Black people, many of whom were becoming more prosperous, as demonstrated by the emergence of a small black middle class, were flocking to the railroads, too, but had a varied experience on the trains. In the aftermath of the Civil War, the trains were integrated, even if individual whites were wont to show their displeasure at sharing accommodation with blacks. However, it was not long before the southern railroad companies soon began to create what became known as “Jim Crow” cars. However, segregation was not universal, depending often on the whim of the conductor and the courage of the black passengers to face up to discrimination. Whereas poor blacks obviously used coach class—the American trains were largely unclassed, but on some services there was “coach” and “parlor” accommodation—some of the more affluent ones were carried for a time without problem in the parlor cars: “Segregation policies were not hard and fast during the 1880s and 1890s, and no individual, black or white, could know with certainty what the policy on services for black people would be in any given part of the country.” The railroad companies themselves disliked the policy of segregation for practical reasons, as it imposed an unnecessary cost on them. However, white travelers, especially those in second class, pressed for it, since to many segregation was seen as necessary for the protection of female virtue.
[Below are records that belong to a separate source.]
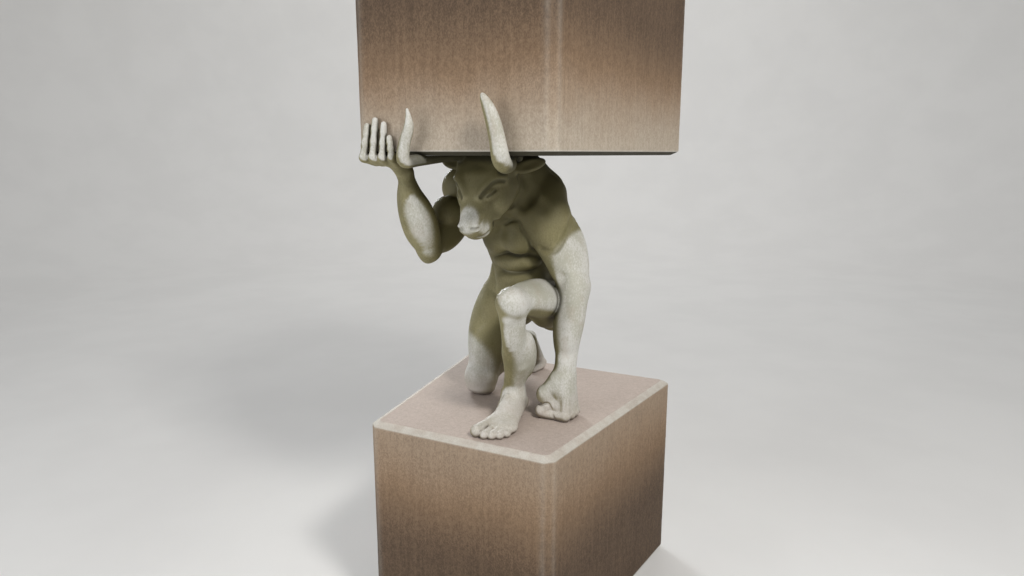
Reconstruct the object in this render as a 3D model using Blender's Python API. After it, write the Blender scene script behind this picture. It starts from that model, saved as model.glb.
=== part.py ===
"""A kneeling man with a bull's head, carved in stone, who carries a stone block.

Two blocks of the same plan are made, and between them one carved figure. The
figure is modelled as clay: round limbs, muscle bellies and grooves are blended
into a field of distances, the field's zero surface becomes a mesh, and the
blocks are cut out of it where it stands on them or carries them.

Units are metres, +Z is up and the figure looks towards -Y. The origin lies in
the middle of the plinth's underside.
"""

import bmesh
import bpy
import numpy as np

# Driving sizes of the stone blocks
PLINTH_HEIGHT = 0.826
UPPER_BLOCK_HEIGHT = 0.826
BLOCK_FRONT_WIDTH = 0.758
BLOCK_BACK_WIDTH = 1.050
BLOCK_DEPTH = 1.033
CHAMFER_FLAT = 0.0274
CHAMFER_DROP = 0.0141

# Driving size of the figure: the room between the blocks
CLEAR_HEIGHT = 1.000

# Gap that keeps touching stones apart
CONTACT_GAP = 0.0003

# From here on the figure's numbers are shares of CLEAR_HEIGHT, with x to the
# viewer's right, y to the back and z up from the top of the plinth.
FACE_SETBACK = 0.5165
CELL = 0.0085
FIELD_LOW = (-0.44, -0.66, -0.06)
FIELD_HIGH = (0.40, 0.54, 1.24)
FAR = 0.2
FIGURE_TRIANGLES = 8400

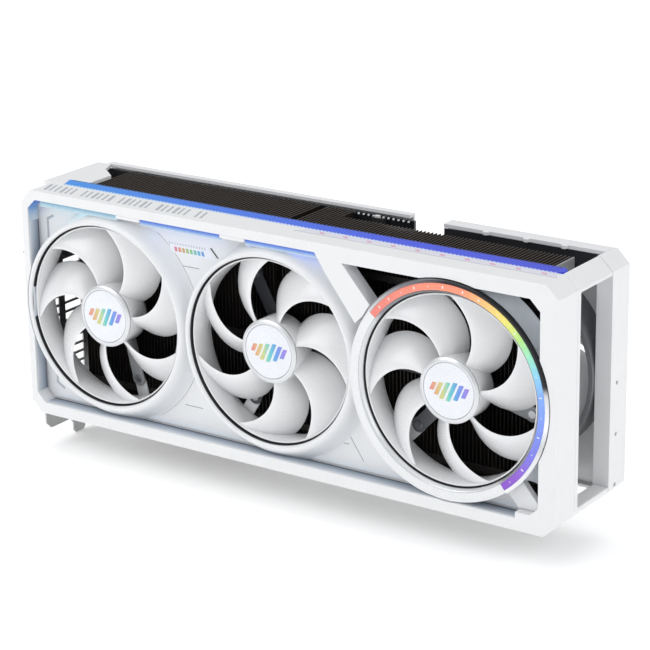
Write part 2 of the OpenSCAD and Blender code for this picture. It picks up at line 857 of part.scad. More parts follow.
module blade(hand) {
    n = blade_cols + 1;
    m = blade_rows + 1;
    front = [for (i = [0:blade_rows]) for (j = [0:blade_cols]) blade_point(i, j, -1, hand)];
    back = [for (i = [0:blade_rows]) for (j = [0:blade_cols]) blade_point(i, j, 1, hand)];
    b = n * m;
    quads = [
        for (i = [0:blade_rows - 1]) for (j = [0:blade_cols - 1]) each [
            [i * n + j, i * n + j + 1, (i + 1) * n + j + 1],
            [i * n + j, (i + 1) * n + j + 1, (i + 1) * n + j],
            [b + i * n + j, b + (i + 1) * n + j + 1, b + i * n + j + 1],
            [b + i * n + j, b + (i + 1) * n + j, b + (i + 1) * n + j + 1]
        ]
    ];
    ends = [
        for (j = [0:blade_cols - 1]) each [
            [j, b + j, b + j + 1], [j, b + j + 1, j + 1],
            [blade_rows * n + j, blade_rows * n + j + 1, b + blade_rows * n + j + 1],
            [blade_rows * n + j, b + blade_rows * n + j + 1, b + blade_rows * n + j]
        ]
    ];
    edges = [
        for (i = [0:blade_rows - 1]) each [
            [i * n, (i + 1) * n, b + (i + 1) * n], [i * n, b + (i + 1) * n, b + i * n],
            [i * n + n - 1, b + (i + 1) * n + n - 1, (i + 1) * n + n - 1],
            [i * n + n - 1, b + i * n + n - 1, b + (i + 1) * n + n - 1]
        ]
    ];
    faces = concat(quads, ends, edges);
    flipped = [for (f = faces) [f[0], f[2], f[1]]];
    polyhedron(points = concat(front, back), faces = hand > 0 ? flipped : faces);
}

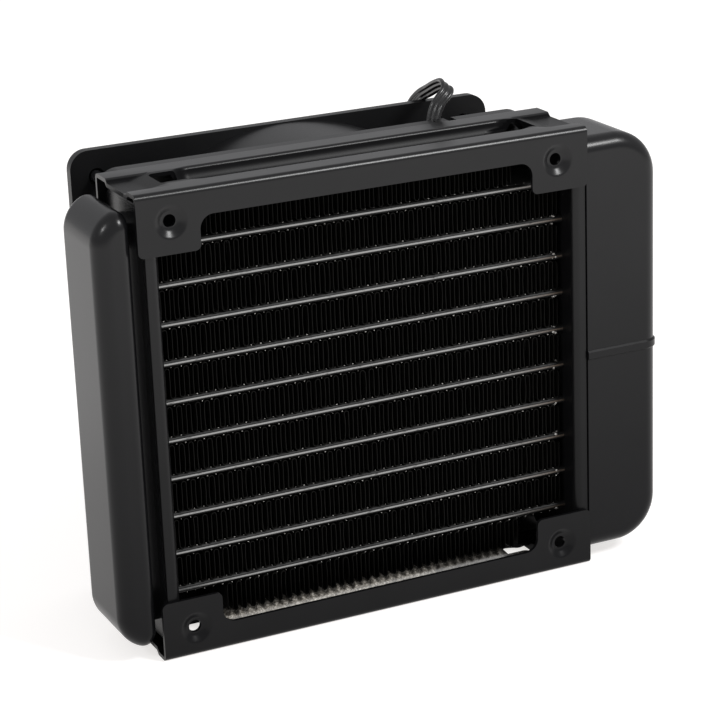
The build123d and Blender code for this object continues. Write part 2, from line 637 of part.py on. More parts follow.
def build():
    """Every sub-part by its name, in the core's frame."""
    heights = tube_heights()
    tube = flat_tube()
    solid_bar = tube_bar(CORE_DEPTH, TUBE_THICKNESS, TUBE_END_X)
    header = header_plate([Pos(0, 0, z) * solid_bar for z in heights])
    channel = side_channel()
    parts = {
        "top_side_channel": channel,
        "bottom_side_channel": mirror(channel, Plane.XY.offset(MID_Z)),
        "right_header_plate": Pos(CORE_SHIFT, 0, 0) * header,
        "left_header_plate": Pos(CORE_SHIFT, 0, 0) * mirror(header, Plane.YZ),
        "right_tank": right_tank(),
        "left_tank": left_tank(),
        "tank_divider": tank_divider(),
        "inlet_port_bush": port_bush(PORT_Z[0]),
        "outlet_port_bush": port_bush(PORT_Z[1]),
    }
    for i, z in enumerate(heights):
        parts[f"flat_tube_{i + 1:02d}"] = Pos(CORE_SHIFT, 0, z) * tube
    groove_floor = FRAME_HEIGHT - GROOVE_DEPTH - SHEET
    top_fin = Pos(CORE_SHIFT, 0, 0) * fin_strip(SHORT_FIN_END_X, heights[-1] + TUBE_THICKNESS / 2, groove_floor)
    parts["fin_strip_01"] = mirror(top_fin, Plane.XY.offset(MID_Z))
    row = fin_strip(FIN_END_X, TUBE_THICKNESS / 2, TUBE_PITCH - TUBE_THICKNESS / 2)
    for i, z in enumerate(heights[:-1]):
        parts[f"fin_strip_{i + 2:02d}"] = Pos(CORE_SHIFT, 0, z) * row
    parts[f"fin_strip_{TUBE_COUNT + 1:02d}"] = top_fin
    cap_front = FAN_FRONT_Y + 1.2
    parts.update({
        "fan_front_flange": fan_front_flange(),
        "fan_rear_flange": fan_flange(FAN_BACK_Y - REAR_FLANGE, REAR_FLANGE),
        "fan_duct": fan_duct(),
        "fan_motor_mount": fan_motor_mount(),
        "impeller": impeller(),
        "rotor_yoke": pipe(18.5, HUB_RADIUS - 1.2, 35.5, HUB_BACK_Y - 1.4),
        "magnet_ring": pipe(17.0, 18.5, 36.2, 47.6),
        "rotor_shaft": rod(SHAFT_RADIUS, cap_front + 1.4, HUB_BACK_Y - 1.0),
        "retaining_clip": pipe(SHAFT_RADIUS, 3.0, 45.4, 45.8),
        "shaft_bearing": pipe(SHAFT_RADIUS + BEARING_CLEARANCE, BEARING_RADIUS, cap_front + 1.2, 45.0),
        "bearing_cap": rod(BEARING_RADIUS, cap_front, cap_front + 1.2),
        "stator_core": stator_core(),
        "stator_coils": stator_coils(),
        "fan_circuit_board": pipe(BOSS_RADIUS, 17.0, FAN_FRONT_Y + 1.6, FAN_FRONT_Y + 2.8),
        "hub_disc": rod(BASE_RADIUS - 2.0, FAN_FRONT_Y, FAN_FRONT_Y + 0.3),
        "strut_lead": strut_lead(),
        "fan_screws": fan_screws(),
        "fan_cable": fan_cable(),
        "cable_coil": cable_coil(),
        "cable_tail": cable_tail(),
        "cable_tie": cable_tie(),
        "cable_connector": cable_connector(),
    })
    return parts


def main():
    os.makedirs("parts", exist_ok=True)
    for name, shape in build().items():
        export_step(Pos(*ORIGIN) * shape, f"parts/{name}.step")
        print(name, round(shape.volume, 1))


main()
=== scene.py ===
# %% [markdown]
# # A liquid cooling radiator with its fan
# The object is a flat-tube heat exchanger: ten flat tubes and eleven corrugated fin strips between two
# tanks, held by two pressed side channels, with a square fan screwed on behind. The metal frame comes from
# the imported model, so every size below is a real one. We start by loading it.

# %% Load the frame
import json
import math
import bmesh
import bpy
import numpy as np
from mathutils import Matrix, Vector


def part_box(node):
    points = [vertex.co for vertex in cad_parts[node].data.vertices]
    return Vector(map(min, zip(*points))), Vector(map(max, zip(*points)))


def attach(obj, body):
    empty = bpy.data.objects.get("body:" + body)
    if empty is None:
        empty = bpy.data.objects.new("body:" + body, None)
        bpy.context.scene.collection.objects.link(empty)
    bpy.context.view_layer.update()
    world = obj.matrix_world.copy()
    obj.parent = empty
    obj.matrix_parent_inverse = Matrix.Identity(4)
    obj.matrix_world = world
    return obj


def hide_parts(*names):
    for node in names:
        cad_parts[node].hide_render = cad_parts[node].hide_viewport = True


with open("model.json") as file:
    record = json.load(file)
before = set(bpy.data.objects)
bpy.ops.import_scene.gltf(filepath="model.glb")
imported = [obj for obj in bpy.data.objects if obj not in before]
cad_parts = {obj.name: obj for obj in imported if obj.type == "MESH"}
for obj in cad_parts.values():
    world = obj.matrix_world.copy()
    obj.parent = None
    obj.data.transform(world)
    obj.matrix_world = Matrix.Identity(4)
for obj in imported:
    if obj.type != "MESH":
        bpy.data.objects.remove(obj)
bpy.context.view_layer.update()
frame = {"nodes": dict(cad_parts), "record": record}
MM = 0.001
channel_low, channel_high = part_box("top_side_channel")
CORE_X = (channel_low.x + channel_high.x) / 2
CORE_Y = channel_low.y
CORE_TOP = channel_high.z
CORE_DEEP = channel_high.y - channel_low.y
print("nodes", len(frame["nodes"]), "core front at", round(CORE_Y, 5), "top", round(CORE_TOP, 5))

# %% [markdown]
# ## Camera
# The view is a long lens from the front left and a little above. The camera's three axes are written out as
# vectors, because a matrix of axes says exactly how the picture is turned, which angles in a row don't.

# %% Place the camera
LENS_MM = 124.85
SENSOR_MM = 36.0
CAMERA_PLACE = Vector((CORE_X - 0.25385, CORE_Y - 0.53421, 0.26918))
TO_RIGHT = Vector((0.90031, -0.43366, -0.03711)).normalized()
AHEAD = Vector((0.40024, 0.85839, -0.32094)).normalized()

scene = bpy.context.scene
camera_data = bpy.data.cameras.new("view_camera")
camera_data.lens = LENS_MM
camera_data.sensor_width = SENSOR_MM
camera_data.clip_start = 0.05
camera_data.clip_end = 20.0
camera = bpy.data.objects.new("view_camera", camera_data)
scene.collection.objects.link(camera)
turn = Matrix((TO_RIGHT, TO_RIGHT.cross(AHEAD), -AHEAD)).transposed().to_4x4()
camera.matrix_world = Matrix.Translation(CAMERA_PLACE) @ turn
scene.camera = camera
print("camera", [round(v, 4) for v in camera.location])

# %% [markdown]
# ## Small helpers for finishes
# A finish is a tree of shader nodes. A few helpers keep the trees short. One adds a node with its settings,
# and one makes a material with a Principled shader, whose constant numbers sit on the shader's own sockets.
# The rest each add one kind of step: a colour ramp, noise, arithmetic, a stretch, a blend or a bump.

# %% Node helpers
MIX_FACTOR, MIX_FIRST_COLOUR, MIX_SECOND_COLOUR = 0, 6, 7
MIX_RESULT_COLOUR = 2


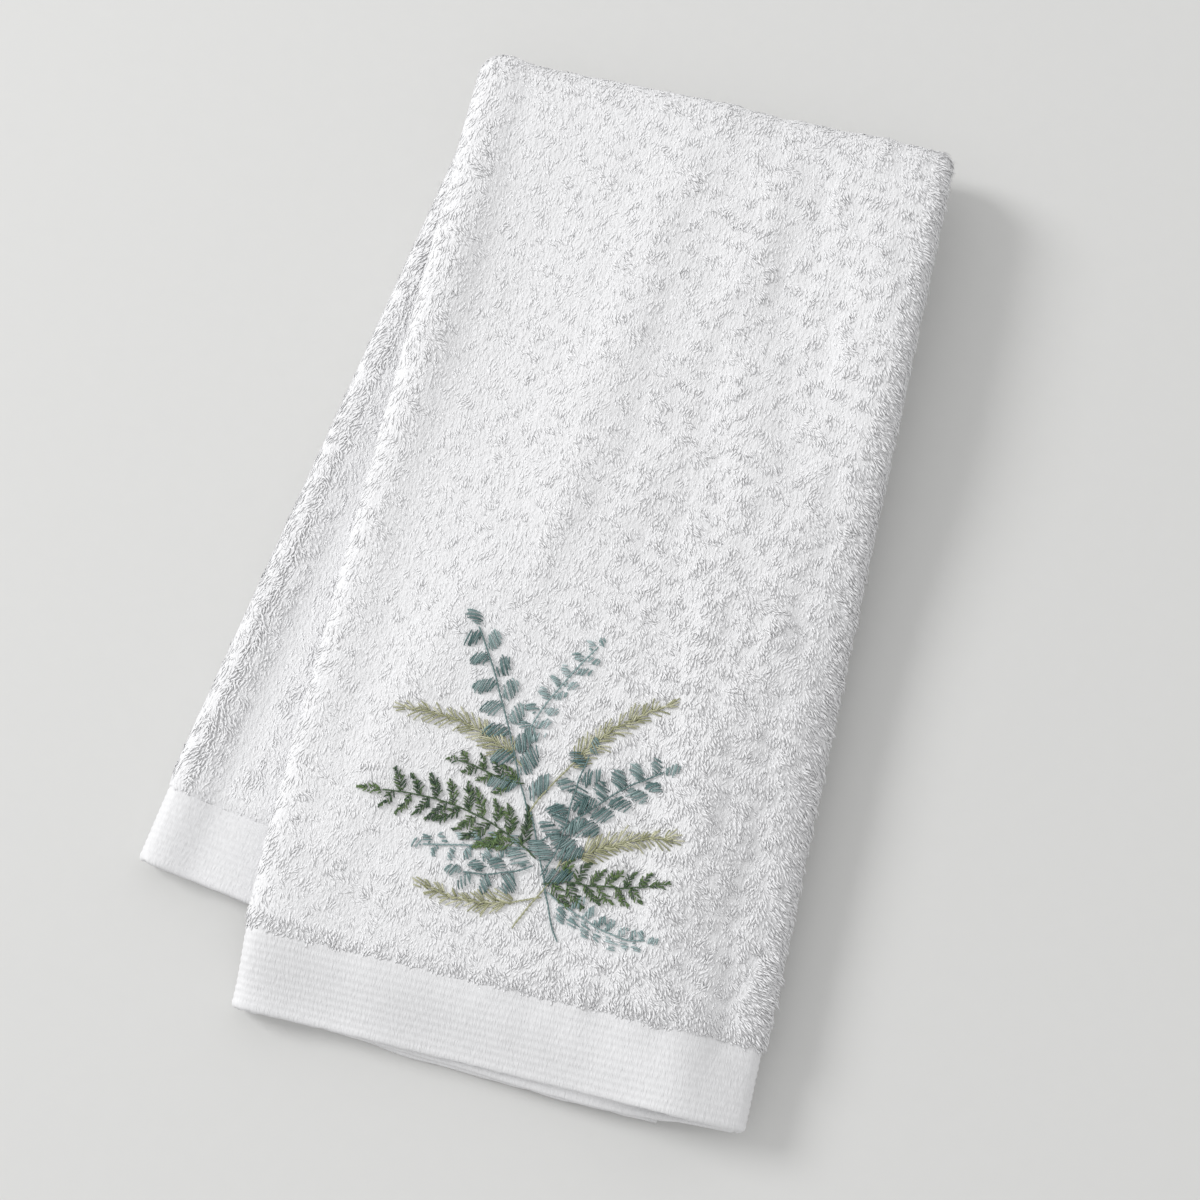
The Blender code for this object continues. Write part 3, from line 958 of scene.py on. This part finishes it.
# The spray: each sprig has a stem through four places, and leaves, buds or berries along it
Sprig = namedtuple("Sprig", "thread points leaf leaves size width spread start lift")
SPRIGS = (
    Sprig("teal", ((0.012, 0.037), (0.006, 0.046), (0.003, 0.058), (-0.004, 0.072)),
          "oval", 0, 0.0, 0.0, 0, 0.0, 0.0),
    Sprig("sage", ((-0.001, 0.038), (0.003, 0.046), (0.006, 0.052), (0.008, 0.060)),
          "bud", 0, 0.0, 0.0, 0, 0.0, 0.0),
    Sprig("sage", ((0.008, 0.058), (0.018, 0.066), (0.024, 0.070), (0.037, 0.072)),
          "bud", 17, 0.0068, 0.0028, 36, 0.18, 0.0),
    Sprig("sage", ((-0.008, 0.082), (-0.020, 0.090), (-0.030, 0.093), (-0.045, 0.091)),
          "bud", 18, 0.0070, 0.0028, 36, 0.14, 0.0),
    Sprig("sage", ((-0.004, 0.070), (0.004, 0.088), (0.012, 0.100), (0.027, 0.109)),
          "bud", 18, 0.0070, 0.0028, 34, 0.34, 0.0),
    Sprig("sage", ((0.005, 0.048), (-0.006, 0.043), (-0.016, 0.041), (-0.028, 0.044)),
          "bud", 14, 0.0062, 0.0028, 34, 0.24, 0.0),
    Sprig("aqua", ((-0.010, 0.086), (-0.010, 0.100), (-0.002, 0.110), (0.004, 0.121)),
          "berry", 15, 0.0048, 0.0040, 62, 0.10, 0.0),
    Sprig("aqua", ((0.006, 0.050), (0.016, 0.046), (0.026, 0.040), (0.036, 0.043)),
          "berry", 15, 0.0046, 0.0038, 60, 0.18, 0.0),
    Sprig("aqua", ((-0.001, 0.060), (-0.012, 0.060), (-0.022, 0.056), (-0.031, 0.055)),
          "berry", 12, 0.0046, 0.0038, 58, 0.10, 0.0),
    Sprig("teal", ((-0.004, 0.070), (-0.012, 0.084), (-0.020, 0.104), (-0.031, 0.119)),
          "oval", 15, 0.0082, 0.0068, 64, 0.10, 0.0002),
    Sprig("teal", ((0.000, 0.062), (0.012, 0.074), (0.019, 0.084), (0.031, 0.090)),
          "oval", 13, 0.0078, 0.0064, 60, 0.10, 0.0002),
    Sprig("forest", ((0.001, 0.058), (-0.012, 0.066), (-0.026, 0.070), (-0.046, 0.067)),
          "blade", 19, 0.0108, 0.0034, 56, 0.12, 0.0003),
    Sprig("forest", ((0.004, 0.052), (0.014, 0.055), (0.022, 0.054), (0.034, 0.058)),
          "blade", 13, 0.0088, 0.0032, 54, 0.10, 0.0003),
    Sprig("teal", ((0.003, 0.054), (0.008, 0.064), (0.006, 0.076), (0.009, 0.090)),
          "oval", 11, 0.0076, 0.0062, 60, 0.02, 0.0004),
    Sprig("forest", ((-0.007, 0.078), (-0.013, 0.076), (-0.020, 0.080), (-0.027, 0.080)),
          "blade", 8, 0.0066, 0.0028, 50, 0.10, 0.0004),
    Sprig("teal", ((0.001, 0.056), (-0.006, 0.052), (-0.012, 0.050), (-0.018, 0.050)),
          "oval", 7, 0.0066, 0.0054, 60, 0.10, 0.0004),
)


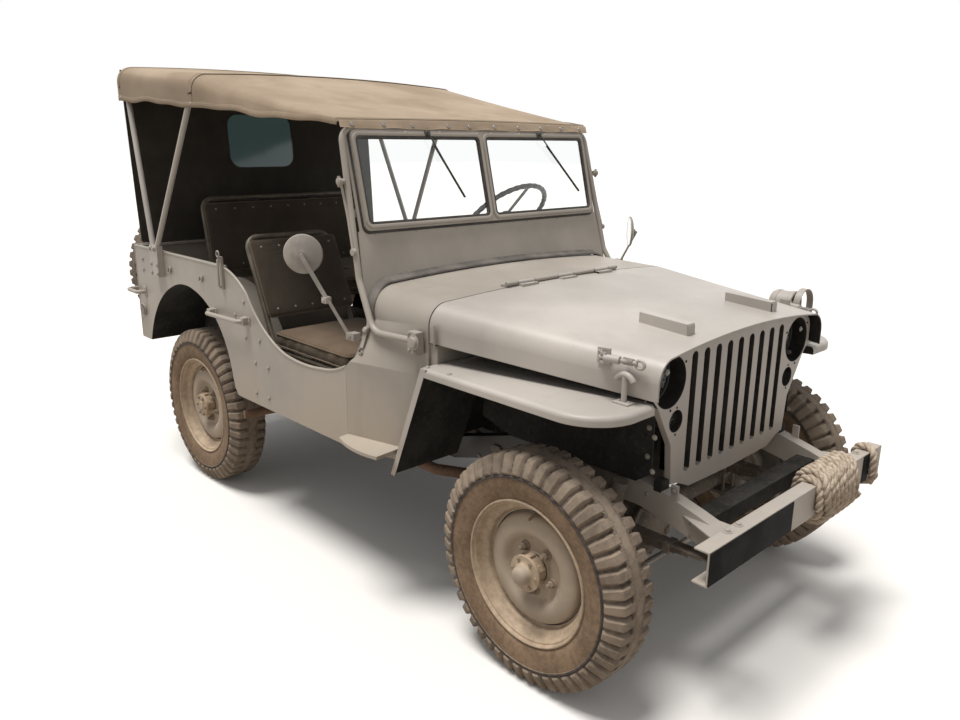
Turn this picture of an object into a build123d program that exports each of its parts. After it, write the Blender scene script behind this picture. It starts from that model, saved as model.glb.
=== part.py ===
from build123d import *
import math
import os

# A light open four-wheel-drive army car: box-section tub on a ladder frame, flat-topped
# fenders, slotted grille, folding windshield and a canvas top on two tube bows.
# Millimetres. While it is built, x = 0 is the front axle's line, +X points forward, +Y to
# the car's left and z = 0 is the ground. At the end every piece is shifted so that the
# whole car is centred on the origin.

# Driving sizes: running gear
wheelbase = 2032.0
track_half = 622.5
tyre_radius = 351.0
tyre_half_width = 85.0
rim_lip_radius = 219.0
rim_half_width = 70.0
rim_seat_radius = 203.0
bar_count = 48
groove_radius = 339.0
bar_reach = 74.0
tread_band = 20.0
hub_reach = 100.0
nut_count = 5
nut_circle = 70.0
kingpin_y = 545.0
steer_arm_length = 145.0
steer_arm_inset = 0.0
spare_y = -330.0
spare_z = 885.0

# Driving sizes: frame and bumper
rail_outer_y = 371.0
rail_width = 45.0
rail_height = 82.0
rail_top_nose = 537.0
rail_top_front = 598.0
rail_top_middle = 505.0
rail_top_rear = 586.0
bumper_front_x = 489.0
bumper_depth = 45.0
bumper_top_z = 558.0
bumper_height = 98.0
bumper_half_length = 545.0
rope_proud = 38.0

# Driving sizes: body tub
body_half_width = 722.0
body_rear_x = -2556.0
body_top_z = 1038.0
body_rear_bottom_z = 590.0
sill_z = 511.0
sheet = 4.0
taper_x = -807.0
cowl_front_x = -440.0
cowl_half_width = 638.0
cowl_top_z = 1084.0
arch_top_z = 914.0
door_rear_x = -1204.0
rail_flange = 26.0

# Driving sizes: hood, grille and fenders
grille_x = 232.0
grille_depth = 20.0
slot_pitch = 64.0
slot_count = 9
slot_half_width = 15.0
slot_top_z = 976.0
slot_bottom_z = 614.0
headlamp_y = 371.0
headlamp_z = 907.0
headlamp_radius = 75.0
marker_y = 331.0
marker_z = 786.0
marker_radius = 33.0
hood_front_x = 266.0
hood_rear_x = -469.0
hood_front_half = 480.0
hood_rear_half = 638.0
hood_front_low_z = 880.0
hood_rear_low_z = 931.0
hood_front_top_z = 1019.0
hood_rear_top_z = 1069.0
hood_gap = 5.0
fender_top_z = 868.0
fender_half_width = 700.0
fender_inner_y = 405.0
fender_lip = 28.0

# Driving sizes: windshield and top
shield_lean = 0.2485
shield_ref_x = -847.0
shield_ref_z = 1238.0
shield_top_z = 1583.0
shield_half_width = 632.0
shield_tube_radius = 11.0
pane_half_width = 602.0
pane_top_z = 1567.0
bow_radius = 12.0
bow_pivot_x = -2268.0
bow_pivot_z = 1052.0
front_bow_x = -1866.0
front_bow_z = 1784.0
rear_bow_x = -2590.0
rear_bow_z = 1846.7
canvas = 5.0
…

They were concerned, too, about the less servile generation of blacks who had no memory of slavery and thus “did not know their place,” in the way their fathers had. In the early years of the twentieth century, therefore, attitudes hardened: “By the turn of the century, segregation had fastened its grip on practically every arena in the South where the races might come into public contact.”
36
Conditions were supposed to be “separate but equal,” but that was a sham that the Interstate Commerce Commission failed to enforce. In fact, lives were even put at risk by the habit of putting black people in old wooden cars in trains where the white folk traveled in steel cars that, in the event of an accident, would plow into their wooden neighbors.